What seating arrangements reveal about classroom teaching

by Benjamin Minch, Staff Writer

When you walk into a classroom for the first time, you rarely think anything of the way the desks are arranged, the importance is in the people surrounding your seat. Many would overlook this feature, but seating arrangements of classrooms are one of the most important factors in contributing to the learning experience of the classroom. Seating arrangements can encourage students to cooperate, keep them from cheating, make it easier to access learning material such as a whiteboard and even contribute to the mental outlook on a class.

At Fountain Valley High School, after walking around and surveying over 75 classrooms, I have determined that there are five basic categories that all classroom seating arrangements can fall under: facing each other, wide class, amphitheatre, groups of four and long traditional classrooms.

Facing Classrooms are efficient because of the dual white board layout.Photo by Jamie Pham

When walking into a classroom where desks facing each other, you can infer that this class will be very lecture heavy with student interactive learning using whiteboards. These classrooms are predominantly world languages and English classrooms, with 16 in total. Classes of this type are usually lecture-based because students must learn a completely new language or new grammatical tips. Out of all the foreign language classes surveyed, nine of them showed this arrangement and half of the english classrooms also showed this pattern. Classrooms of this type according to Spanish teacher, Allison Gomez “are more efficient because there are usually two whiteboards in the classes.”

Wide classrooms are the most common at FVHS
Photo by Jamie Pham

The most common type of classroom at FVHS is the wide classroom, where there are more seats across than rows back. These classrooms are predominantly science classrooms, but there are also many math, history and art classrooms that are this style. One of the major benefits of this classroom type is that no student is stuck in the back where they cannot see. This encourages students to focus on the front of class as well, and discourages talking amongst students. Teachers would most likely be using this arrangement if they lecture a lot, or want to keep troublesome students in control.

Group Seating encourages interactions and teamwork. Photo by Benjamin Minch

Most math classes follow the “pods” format, where seats are arranged in groups of four. Many teachers like this style of classroom because it allows students to help each other with work and collaborate together to help one another. Classrooms with pod seating are very student focused, with very little lecture and a focus on experiential learning.

Some math teachers, such as Leslie Murray, are against this type of seating “because they encourage too much talking and some students are unable to see the board”. Murray also states that a wide classroom is “easier to stamp homework and there is more room around the classroom to walk around.”

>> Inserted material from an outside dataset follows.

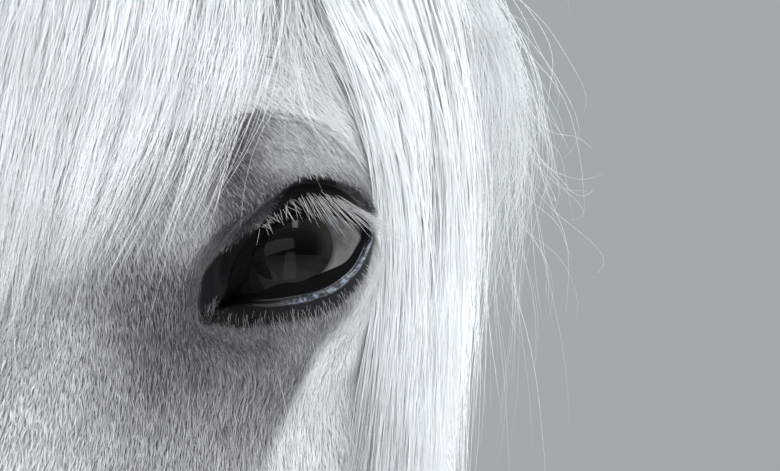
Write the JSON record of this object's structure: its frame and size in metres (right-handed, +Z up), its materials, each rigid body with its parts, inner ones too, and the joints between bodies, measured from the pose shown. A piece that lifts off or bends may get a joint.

Long Classrooms are very traditional and lecture heavy. Photo by Jamie Pham

The most ancient seating arrangement of classrooms, which is still relevant at FVHS, is the long classroom. In this arrangement, the back of the classroom is very far away from the front of the classroom, so it is often hard to pay attention in the back. Classrooms of this type however, utilize this distance very well. Most of these classes have computers at each desk, and students do independent work. Long classrooms help separate students so they can work efficiently and learn on their own without distractions.

Amphitheater Classrooms reveal a student led class with presentations. Photo by Calvin Tran

The least common of all of these classroom arrangements is the amphitheatre type of classroom, with seats on three sides of the class. Some teachers such as Cory Nelson “use this style because they split into groups often to compete or collaborate”. For example, in his AP United States History class, Nelson separated the class into three sections for the Civil War reenactment and they battled each other with questions. Amphitheater classrooms only make up six of the many classrooms of FVHS, but these classrooms are truly unique in their teaching styles. They offer creative and competitive environments, where projects are often created in groups. When entering a classroom with this seating type, you should expect to have some friendly competition and group presentations with creative ideas.

Classroom arrangements can play a big psychological role on the student and affect the different interactions they make along the day. Hopefully you now have an idea of what these different arrangements are used for, so it can help you make decisions about whether or not it is a good fit for you.